The Booz Allen Hamilton study found that when it comes to innovation, customer engagement has a huge payoff. It noted, “Companies that directly engaged their customers had superior results regardless of innovation strategy.”

“And not just a little bit superior, a lot superior,” says Adams. “Those companies that used direct customer engagement while innovating versus indirect customer insight enjoyed great financial gains.”

In fact, the study found that the companies that based their innovation strategies on customer feedback experienced gains in the following key areas:

1) Profit Growth: Operating income growth rate that was three times higher.
2) Shareholder Return: Total shareholder return that was 65 percent higher.
3) Return on Assets: Return on assets that was two times higher.

“What should you do with this information?” asks Adams. “For starters, if you’re in a conversation about your company’s innovation and nobody’s talking about the customer, realize something might be very wrong. To put it in terms of the study, your company might be practicing ‘indirect customer insight’ instead of ‘direct customer engagement.’ This is a kind way of saying, ‘We’ve lost track of who our innovation is supposed to help.’”

If you think your company needs some innovation help, read on for a few words of advice from Adams.

Take it to the next level. For more than five years, Adams has been helping B2B suppliers engage their customers in the innovation process. In that time, he has almost seen it all! And he’s used what he’s seen to distinguish six levels of customer engagement during product development. What’s your level?

Level 1: Our Conference Room: At the lowest level, you decide what customers want around your conference room table. Internal opinions determine the design of your next new product.

Level 2: Ask Our Experts: At the next level, you poll your sales force, tech service department, and other internal experts to determine customer needs. Better—because more voices are heard—but still too “internal.”

Level 3: Customer Survey: Here you use surveys and polls to ask customers what they want. This begins to shake out internal biases…but doesn’t deliver much in the way of deep insight.

Level 4: Qualitative VOC Interviews: You send out interview teams that meet with customers to learn what they want. This is a quantum leap from VOO (voice of ourselves) to VOC (voice of the customer).

Level 5: Quantitative VOC Interviews: The problem with just qualitative VOC is that people hear what they want to hear.
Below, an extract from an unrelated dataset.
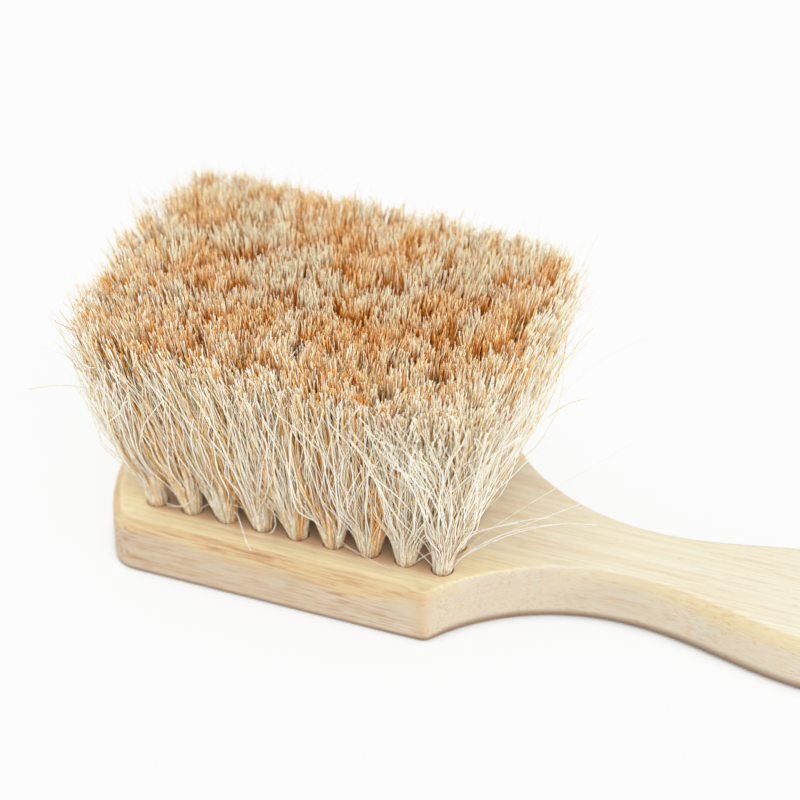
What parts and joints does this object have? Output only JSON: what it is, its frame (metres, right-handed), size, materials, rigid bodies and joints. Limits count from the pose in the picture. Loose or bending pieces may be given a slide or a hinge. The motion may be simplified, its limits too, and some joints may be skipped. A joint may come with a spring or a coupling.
{
  "type": "neck duster brush",
  "caption": "Wooden hand brush with a flat handle and a dense square block of natural hair tufts, for brushing cut hair off the neck.",
  "frame": {"origin": "on the flat back face of the wooden block, under the centre of the tuft field", "axes": "+X from the head to the end of the handle, +Z the way the hair stands"},
  "size_m": [0.2286, 0.0714, 0.064],
  "materials": {
    "wood": "fine-grained pale wood, sanded smooth, with a thin satin lacquer",
    "hair": "natural animal hair, white to orange-brown, trimmed flat"
  },
  "bodies": {
    "root": {"wood_body": "wood", "tuft_r1_c1": "hair", "tuft_r1_c2": "hair", "tuft_r1_c3": "hair", "tuft_r1_c4": "hair", "tuft_r1_c5": "hair", "tuft_r1_c6": "hair", "tuft_r1_c7": "hair", "tuft_r1_c8": "hair", "tuft_r1_c9": "hair", "tuft_r2_c1": "hair", "tuft_r2_c2": "hair", "tuft_r2_c3": "hair", "tuft_r2_c4": "hair", "tuft_r2_c5": "hair", "tuft_r2_c6": "hair", "tuft_r2_c7": "hair", "tuft_r2_c8": "hair", "tuft_r2_c9": "hair", "tuft_r3_c1": "hair", "tuft_r3_c2": "hair", "tuft_r3_c3": "hair", "tuft_r3_c4": "hair", "tuft_r3_c5": "hair", "tuft_r3_c6": "hair", "tuft_r3_c7": "hair", "tuft_r3_c8": "hair", "tuft_r3_c9": "hair", "tuft_r4_c1": "hair", "tuft_r4_c2": "hair", "tuft_r4_c3": "hair", "tuft_r4_c4": "hair", "tuft_r4_c5": "hair", "tuft_r4_c6": "hair", "tuft_r4_c7": "hair", "tuft_r4_c8": "hair", "tuft_r4_c9": "hair", "tuft_r5_c1": "hair", "tuft_r5_c2": "hair", "tuft_r5_c3": "hair", "tuft_r5_c4": "hair", "tuft_r5_c5": "hair", "tuft_r5_c6": "hair", "tuft_r5_c7": "hair", "tuft_r5_c8": "hair", "tuft_r5_c9": "hair", "tuft_r6_c1": "hair", "tuft_r6_c2": "hair", "tuft_r6_c3": "hair", "tuft_r6_c4": "hair", "tuft_r6_c5": "hair", "tuft_r6_c6": "hair", "tuft_r6_c7": "hair", "tuft_r6_c8": "hair", "tuft_r6_c9": "hair"}
  },
  "joints": []
}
Quantitative feedback drives out assumptions, bias, and wishful thinking.

Level 6: B2B VOC Interviews: Unlike end-consumers, B2B customers are knowledgeable, rational, and interested. B2B-optimized interview methodology fully engages them to take advantage of this.

“If you aren’t happy with your level, don’t worry,” says Adams. “Through solid training and committed leadership, I’ve seen businesses leap from Level 1 to 6 in the space of a year.”

Remember who’s showing you the money. A successful company innovates for its customers, not itself. “That’s because nobody inside your company can pay for innovation,” notes Adams. “Only your customers can do that. So the more closely you engage those who pay…the more you learn what they’ll pay for.”

Make sure you’re asking the right questions. Too often, innovation is misunderstood as the process of coming up with the right answers. “The reality is that it is actually about asking the right questions,” explains Adams. “If the bright people in your company are focused on real customer needs, they’ll run circles around the bright people at competitors who are focused elsewhere.”

Learn to pre-sell. “I believe the Booz Allen Hamilton conclusions are especially potent for the B2B supplier serving a concentrated market,” says Adams. “If you interview the ten largest prospects in your target market correctly, you’ll engage them so they’ll be primed to buy when you launch that new product.”

“So the bottom line is if you want to boost your innovation, you should start by directly engaging your customers,” says Adams. “And do this in a way that allows you to understand their world, focus on their important, unsatisfied needs, and entice them to keep working with you.

“This innovation strategy is great because you are removing the guessing game aspect of new product development,” he concludes. “You won’t have to worry about whether or not your customers will like your new products because you’ll already know you are delivering exactly what they want.”